3. Other Solvents (THF, Hexane, Pentane, etc.):
   • THF: Induced face-to-face stacking in solution but, due to rapid evaporation, resulted in short-range order rather than long-range columns.
   • Hexane/Pentane: Rapid evaporation of well-dispersed solutions led to "glassy" structures with only short-range positional order (kinetically trapped).

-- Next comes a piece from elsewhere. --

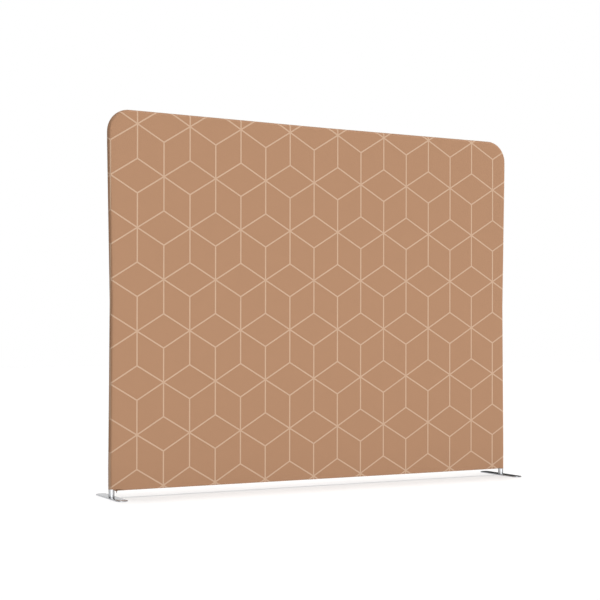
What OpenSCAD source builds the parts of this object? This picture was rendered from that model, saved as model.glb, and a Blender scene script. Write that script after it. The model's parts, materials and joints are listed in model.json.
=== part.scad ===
// Fabric room divider: a printed stretch sleeve, closed by a zip along its lower edge,
// over a plug-together frame of round tubes that stands on two flat foot plates.
// Origin: on the floor, in the middle between the feet. X runs along the screen to the
// right, Y runs to the back and Z up. Sizes are in millimetres.

/* [Screen] */
// Width of the screen over the cloth
screen_w = 2500; // [1500:10:3000]
// Height from the floor to the top of the cloth
screen_h = 1994; // [1500:1:2400]
// Outer radius of the two top corners over the cloth
corner_r = 118; // [90:1:260]
// How far the taut cloth draws each side in at its middle joint
side_pinch = 11; // [0:0.5:14]
// How far the taut cloth draws the top rail down at its middle
top_pinch = 3.5; // [0:0.5:8]

/* [Tubes] */
// Outer diameter of the frame tubes
tube_d = 30; // [28:0.5:36]
// Wall of the frame tubes
tube_wall = 1.5; // [1.2:0.1:2]
// Straight length at each end of a bent top corner
corner_leg = 60; // [56:1:120]
// Height of the upright part of a corner tee above its foot plate
tee_h = 160; // [150:1:240]
// Height above the floor of the joints in the middle of the uprights
joint_h = 1010; // [700:5:1150]
// Length of the full-size collar at the heart of a centre tee
collar_l = 36; // [34:1:60]
// Gap between a tube's square end and the round tube that it butts on
butt_gap = 2; // [1.5:0.5:4]
// Slack between the ends of two tubes at a plugged joint
end_slack = 0.6; // [0.5:0.1:2]

/* [Plugged joints] */
// Length that a sleeve or stub reaches into a tube
plug_l = 50; // [46:1:54]
// Wall of the sleeves and stubs
plug_wall = 1.5; // [1.2:0.1:2]
// Clearance left at the tip of a sleeve when its joint is drawn askew
plug_fit = 0.1; // [0.05:0.05:0.3]
// Diameter of a snap button
snap_d = 7.6; // [6:0.2:8]
// Clearance all round a snap button in its holes
snap_fit = 0.2; // [0.1:0.05:0.4]
// How far a snap button stands out of the tube
snap_proud = 2.2; // [1:0.1:3]
// Distance from a joint to its snap button
snap_at = 30; // [28:1:36]
// Thickness of a snap button's inner flange
snap_flange_t = 1; // [0.8:0.1:1.5]
// How far a snap button's flange stands out past its stem
snap_flange_rim = 1; // [0.6:0.1:1.2]
// Thickness of the spring strip behind a snap button
strip_t = 0.8; // [0.5:0.1:1]
// Width of the spring strip
strip_w = 8; // [6:0.5:9]
// Length of the spring from its button to its bend
strip_l = 27; // [20:1:27]
// Diameter of the rivets that hold the sleeves
rivet_d = 4.8; // [4:0.1:6]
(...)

4. Significance and Implications

• Material Chemistry: The work challenges the assumption that rare-earth fluoride NPLs are pure fluorides. It highlights that ultrathin geometries are susceptible to partial oxidation, forming stable oxyfluoride phases that must be accounted for in optical and catalytic applications.
• Assembly Mechanism: The study provides a critical insight into the "pre-organization" hypothesis. It demonstrates that the final superstructure is not solely determined by evaporation kinetics but is heavily influenced by the pre-existing organization in solution.
  • Solvents that promote face-to-face stacking in solution lead to edge-up columnar films.
  • Solvents that keep particles dispersed lead to face-down hexagonal lattices (provided evaporation is slow enough to allow ordering).
• Design Guidelines: The authors establish a framework for rationally designing 2D nanomaterial assemblies. By selecting solvents based on polarity and evaporation rates, researchers can tune the collective arrangement of NPLs from isolated particles to ordered 2D superlattices or 3D columnar stacks.

Conclusion

This paper successfully optimizes the synthesis of triangular cerium-based NPLs, identifies their composition as mixed oxyfluorides, and elucidates the fundamental role of solvent-mediated interactions in directing the self-assembly of these 2D nanostructures. The findings bridge the gap between solution-phase colloidal stability and the formation of functional macroscopic superstructures, offering a pathway for the controlled fabrication of rare-earth based 2D materials.